Há pouco tempo uma entidade de consciência negra pretendia proibir nas escolas os livros de Monteiro Lobato e crucificar o funcionário que os selecionara, acusando-o, o Lobato, de racismo porque, nas "Caçadas do Pedrinho", compara a agilidade da Tia Nastácia com a de um macaco, quando ela sobe numa árvore fugindo da onça. Como ficariam, diziam tais militantes, as criancinhas de descendência africana quando aquele texto fosse lido nas salas de aula? E não adiantava dizer que o professor aproveitaria a oportunidade para trabalhar tais valores ou desvalores; não adiantando nem mesmo mostrar, como defesa do autor, outra parte do mesmo livro em que o Lobato chama de "macacada" todas as crianças e personagens brancos da história, tornando evidente que a comparação com o nosso nobre primata se deve mais à agilidade e hiperatividade deste do que à sua cor (que nem sempre é negra, diga-se de passagem).
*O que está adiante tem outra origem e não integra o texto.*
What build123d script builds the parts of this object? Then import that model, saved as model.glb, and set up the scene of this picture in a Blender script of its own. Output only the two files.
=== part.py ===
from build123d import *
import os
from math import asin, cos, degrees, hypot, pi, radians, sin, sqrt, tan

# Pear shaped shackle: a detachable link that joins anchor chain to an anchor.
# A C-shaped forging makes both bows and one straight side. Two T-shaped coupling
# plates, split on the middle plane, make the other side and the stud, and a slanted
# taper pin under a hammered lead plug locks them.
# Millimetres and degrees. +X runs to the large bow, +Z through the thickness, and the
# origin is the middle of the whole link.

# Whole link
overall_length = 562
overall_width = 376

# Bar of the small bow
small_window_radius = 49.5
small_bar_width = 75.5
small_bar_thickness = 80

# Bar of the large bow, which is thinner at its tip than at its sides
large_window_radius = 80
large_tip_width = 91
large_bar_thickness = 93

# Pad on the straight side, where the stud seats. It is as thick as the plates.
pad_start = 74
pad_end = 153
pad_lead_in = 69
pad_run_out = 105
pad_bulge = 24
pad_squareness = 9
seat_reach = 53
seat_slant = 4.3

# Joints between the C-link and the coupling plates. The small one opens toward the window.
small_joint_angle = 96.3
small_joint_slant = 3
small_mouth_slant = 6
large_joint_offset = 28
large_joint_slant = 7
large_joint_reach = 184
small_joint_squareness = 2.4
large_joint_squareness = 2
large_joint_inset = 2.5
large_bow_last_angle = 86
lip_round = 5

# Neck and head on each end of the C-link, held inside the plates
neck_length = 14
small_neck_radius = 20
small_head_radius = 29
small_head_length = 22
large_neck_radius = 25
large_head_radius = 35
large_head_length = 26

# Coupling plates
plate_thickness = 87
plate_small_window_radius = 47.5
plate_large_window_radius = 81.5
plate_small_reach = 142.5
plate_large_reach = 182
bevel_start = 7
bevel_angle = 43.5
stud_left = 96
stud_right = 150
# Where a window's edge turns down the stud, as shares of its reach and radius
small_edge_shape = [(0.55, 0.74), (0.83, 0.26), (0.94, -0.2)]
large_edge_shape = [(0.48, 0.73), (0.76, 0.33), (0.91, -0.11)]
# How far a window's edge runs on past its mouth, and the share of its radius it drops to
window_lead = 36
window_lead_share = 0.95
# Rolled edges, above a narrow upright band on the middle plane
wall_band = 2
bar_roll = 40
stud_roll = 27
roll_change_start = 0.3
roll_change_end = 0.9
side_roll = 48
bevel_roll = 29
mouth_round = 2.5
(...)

Como sempre, poderíamos lamentar a falta de criatividade nacional, pois, tais investidas, parece, apenas repetem as que houve nos Estados Unidos contra Mark Twain e o tratamento, tornado pelos evos politicamente incorreto, que ele dá, em alguns momentos, aos amigos do seu Huck Finn.
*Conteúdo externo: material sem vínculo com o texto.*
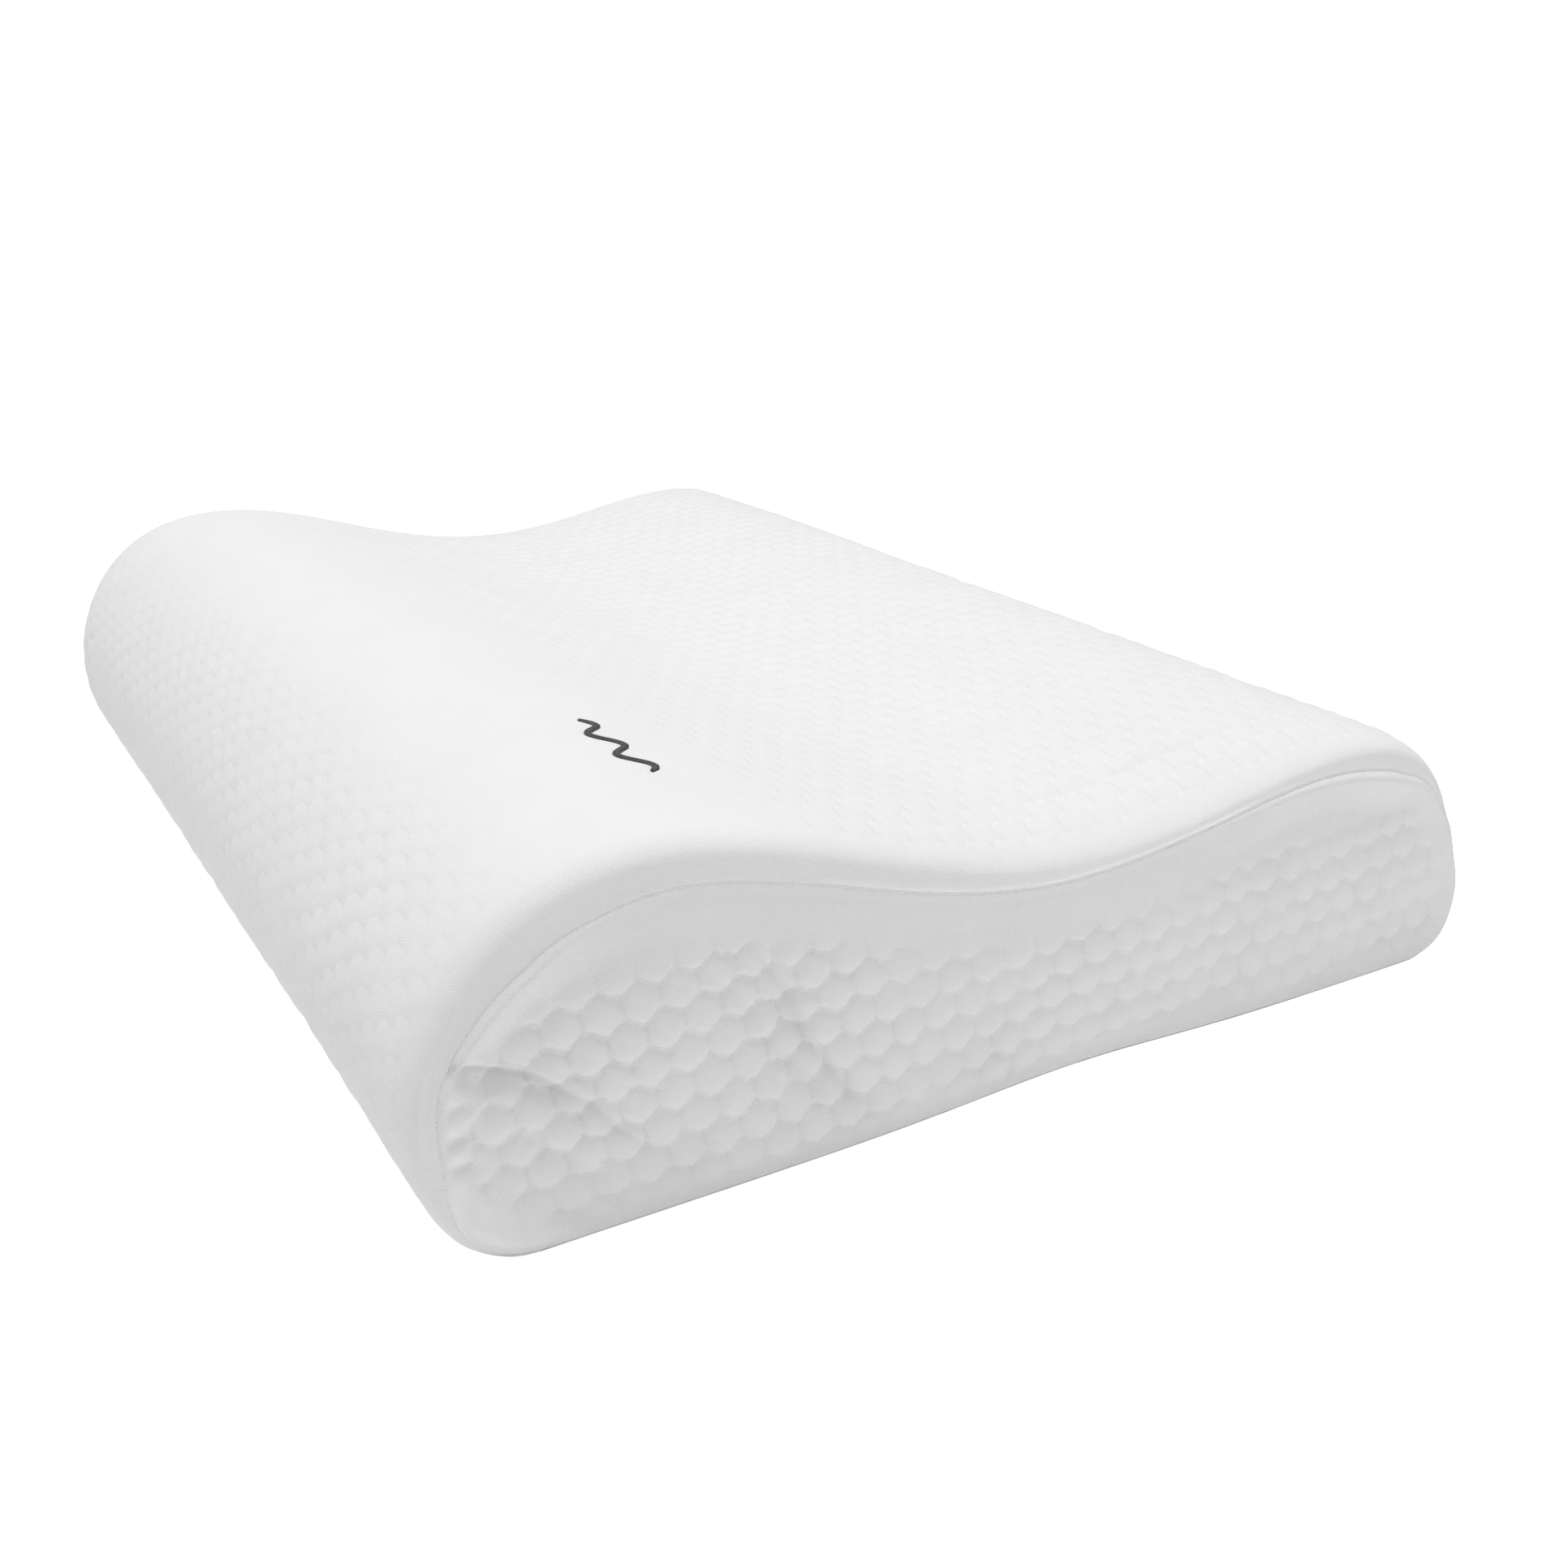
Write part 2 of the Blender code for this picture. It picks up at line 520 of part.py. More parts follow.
def build_pull_tab(slider):
    """A flat tab with an eye for the bridge and a slot near its tip, origin on its pivot bar."""
    mirrored = [(x, -y) for x, y in reversed(TAB_EDGE)]
    body = mirrored[-1:] + TAB_EDGE
    body += half_circle(-TAB_LENGTH + TAB_END_R, TAB_END_R, 90, TAB_END_STEPS)
    body += mirrored[:-1]
    eye = [(EYE_FROM, -EYE_HALF_W), (EYE_TO, -EYE_HALF_W),
           (EYE_TO, EYE_HALF_W), (EYE_FROM, EYE_HALF_W)]
    slot = half_circle(-TAB_LENGTH + TAB_SLOT_TO - TAB_SLOT_R, TAB_SLOT_R, -90, TAB_SLOT_STEPS)
    slot += half_circle(-TAB_LENGTH + TAB_SLOT_FROM + TAB_SLOT_R, TAB_SLOT_R, 90,
                        TAB_SLOT_STEPS)
    outlines = [[(x * MM, y * MM) for x, y in outline] for outline in (body, eye, slot)]

    # The filled curve becomes a mesh, so that its faces can be merged before the bevel.
    source = bpy.data.objects.new("zip_pull_tab_source",
                                  flat_curve("zip_pull_tab_outline", outlines, TAB_T))
    helpers.objects.link(source)
    bpy.context.view_layer.update()
    depsgraph = bpy.context.evaluated_depsgraph_get()
    mesh = bpy.data.meshes.new_from_object(source.evaluated_get(depsgraph))
    bm = bmesh.new()
    bm.from_mesh(mesh)
    bmesh.ops.remove_doubles(bm, verts=bm.verts, dist=0.00001)
    bmesh.ops.dissolve_limit(bm, angle_limit=math.radians(1), verts=bm.verts, edges=bm.edges)
    bmesh.ops.triangulate(bm, faces=[f for f in bm.faces if len(f.verts) > 4])
    bm.to_mesh(mesh)
    bm.free()
    mesh.name = "zip_pull_tab"
    bpy.data.objects.remove(source, do_unlink=True)

    tab = add_object("zip_pull_tab", mesh, tab_paint, slider)
    tab.location = (0.0, 0.0, PIVOT_H * MM)
    bevel_edges(tab, TAB_BEVEL, segments=1)


# ---- label and embroidery -------------------------------------------------------------------
def build_label():
    """Blank label at the top of the left end seam, origin on the line it hangs from."""
    point, normal = contour_at(arc_on_top(LABEL_Y))
    root = point - normal * (END_ROUND_IN + SEAM_IN)
    label = block("care_label", (-LABEL_T / 2, -LABEL_W / 2, -LABEL_L),
                  (LABEL_T / 2, LABEL_W / 2, 0.0), satin, frame, bevel=LABEL_BEVEL)
    label.location = (-(HALF_LENGTH + LABEL_OUT) * MM, root[0] * MM, root[1] * MM)


def build_mark():
    """Embroidered wave on the inner slope of the high lobe, near the right end."""
    mark_arc = arc_on_top(MARK_Y)
    amplitude = 0.5 * (MARK_HEIGHT - MARK_STROKE)
    rows = []
    for i in range(MARK_STEPS + 1):
        along = MARK_LENGTH * (i / MARK_STEPS - 0.5)
        phase = 2 * math.pi * MARK_WAVES * i / MARK_STEPS
        across = amplitude * math.sin(phase)
        slope = amplitude * 2 * math.pi * MARK_WAVES / MARK_LENGTH * math.cos(phase)
        steepness = math.hypot(1.0, slope)
        rows.append([
            surface_point(MARK_X + along - shift * slope / steepness,
                          mark_arc + across + shift / steepness,
                          MARK_LIFT + MARK_T)
            for shift in (-0.5 * MARK_STROKE, 0.5 * MARK_STROKE)])
    solidify(sheet("embroidered_mark", rows, grey_thread), MARK_T)


build_foam_core()
build_liner()
build_cover()
chain_frame = build_zip_frame()
build_chain(chain_frame)
build_pull_tab(build_slider(chain_frame))
build_label()
build_mark()
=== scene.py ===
"""Contour pillow: a quilted knit cover over a jersey liner and a foam core, built round the CAD frame.

Geometry is in millimetres; MM turns it into Blender's metres. +X runs along the length, +Y from
the high lobe to the low lobe, +Z up, with the origin at the middle of the underside. Right is +X,
left -X and front -Y; `side` is +1 for the right end and -1 for the left.
Arc length s runs round the section from the underside's front edge, up over the lobes and back
along the underside.
"""

import math

import bmesh
import bpy
import numpy as np
from mathutils import Matrix, Vector
from mathutils.geometry import delaunay_2d_cdt

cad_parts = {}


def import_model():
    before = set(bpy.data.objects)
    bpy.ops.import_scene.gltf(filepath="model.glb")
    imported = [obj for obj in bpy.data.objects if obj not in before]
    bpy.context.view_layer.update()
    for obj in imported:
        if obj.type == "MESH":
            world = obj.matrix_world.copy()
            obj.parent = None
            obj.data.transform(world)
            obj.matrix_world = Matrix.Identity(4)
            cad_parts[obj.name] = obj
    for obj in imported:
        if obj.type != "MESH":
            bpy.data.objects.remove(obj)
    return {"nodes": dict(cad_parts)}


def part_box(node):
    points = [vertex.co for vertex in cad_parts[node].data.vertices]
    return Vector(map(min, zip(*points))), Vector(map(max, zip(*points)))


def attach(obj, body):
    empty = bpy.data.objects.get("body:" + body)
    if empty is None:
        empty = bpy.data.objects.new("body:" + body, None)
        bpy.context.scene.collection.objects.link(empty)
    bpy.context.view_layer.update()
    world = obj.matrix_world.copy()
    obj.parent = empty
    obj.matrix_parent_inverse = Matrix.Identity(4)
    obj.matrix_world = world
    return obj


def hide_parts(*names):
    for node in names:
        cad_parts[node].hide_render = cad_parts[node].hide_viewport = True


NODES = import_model()["nodes"]
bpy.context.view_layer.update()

MM = 0.001
UV_PER_MM = 0.01
TURN = 2 * math.pi
HALF = 250.0                    # half the length
PITCH = 10.9                    # quilting cell, across the flats
CELL_RADIUS = 0.577 * PITCH
ZIP_Z = 34.0                    # height of the zip on the back face
SLOT_X, SLOT_S = 215.0, 6.0     # half the zip opening's length and width
STITCH_S = 8.2                  # from the zip's middle to its stitch line
MARK_X, MARK_Y = 174.0, -88.0   # middle of the embroidered mark

# section outline over the top: y, z
CONTOUR = (
    (-150.0, 0.0), (-170.0, 7.0), (-179.6, 27.0), (-178.3, 58.0), (-149.0, 96.5),
    (-106.0, 105.0), (-56.0, 93.2), (2.0, 78.4), (60.0, 78.6), (112.0, 85.1),
    (140.0, 83.2), (160.0, 74.5), (171.0, 59.0), (177.5, 38.0), (180.0, 19.0),
    (173.5, 5.0), (159.0, 0.0),
)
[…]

Se formos adotar tais critérios, para sermos coerentes e imparciais, teremos que proibir nas escolas um dos principais artífices da língua pátria, nosso afro-descendente Machado de Assis. Pois se lermos com os mesmos olhos inquisitoriais as agruras do seu Brás Cubas, a partir do capítulo XXX das "Memórias Póstumas", vamos encontrá-lo lidando com o medo de uma borboleta apenas pela sua cor. Quando, finalmente, ele se deixa vencer pelos preconceitos e a mata, justifica sua consciência culpada dizendo: -"Também por que diabo não era ela azul?". E conclui que talvez mesmo azul ou laranja ela não escaparia da morte, porque ele poderia tê-la espetado para o deleite dos olhos. Vejam vocês, se é azul serve para o deleite dos olhos; como é negra, mata-se e joga-se às formigas. Qual seria a reação dos nossos paladinos se tal texto fosse de um autor branco?
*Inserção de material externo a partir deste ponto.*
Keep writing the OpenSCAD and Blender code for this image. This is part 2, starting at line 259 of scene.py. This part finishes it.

Mas o "odioso" preconceito de Machado não para aí: volta-se, logo adiante, contra os deficientes físicos. A bela Eugênia (vejam a escolha do nome!) que ele começara a paquerar descontrói-se aos seus olhos quando ele descobre que ela tem um pequeno defeito na perna. "O pior é que era coxa" -- escreve o mestre do idioma -- "Uns olhos tão lúcidos, uma boca tão fresca, uma compostura tão senhoril; e coxa! Esse contraste faria suspeitar que a Natureza é às vezes um imenso escárnio. Por que bonita, se coxa? por que coxa, se bonita? Tal era a pergunta que eu vinha fazendo a mim mesmo ao voltar para casa, de noite, sem atinar com a solução do enigma. O melhor que há, quando se não resolve um enigma, é sacudi-lo pela janela fora; foi o que eu fiz; lancei mão de uma toalha e enxotei essa outra borboleta preta, que me adejava no cérebro".(!) Mais adiante, enquanto ele bendiz seus pés perfeitos ao descalçar as botas, "lançava os olhos para a Tijuca, e via a aleijadinha (!) perder-se no horizonte do pretérito". E finaliza, cruelmente, o episódio. "Tu, minha Eugênia, é que não as descalçaste nunca; foste aí pela estrada da vida, manquejando da perna e do amor, triste como os enterros pobres, solitária, calada, laboriosa, até que vieste também para esta oura margem... O que eu não sei é se a tua existência era muito necessária ao século. Quem sabe? Talvez um comparsa de menos fizesse patear (!) a tragédia humana".
Viram? Imaginem agora o drama na sala de aula onde as criancinhas negras de olhinhos arregalados e tristes pelas comparações de Lobato e Twain, vêem somar-se a isso a decepção das criancinhas com deficiência física, arrasadas pelo fato do Machado questionar até mesmo a necessidade de sua existência!
Ora, meus caros heróis da raça, não será melhor enfrentarmos o passado e seus preconceitos do que proibirmos os textos anteriores à bendita conscientização inclusiva que nos contagiou mais recentemente?
Senão, nessa paranóia proibitiva acabaremos mudos.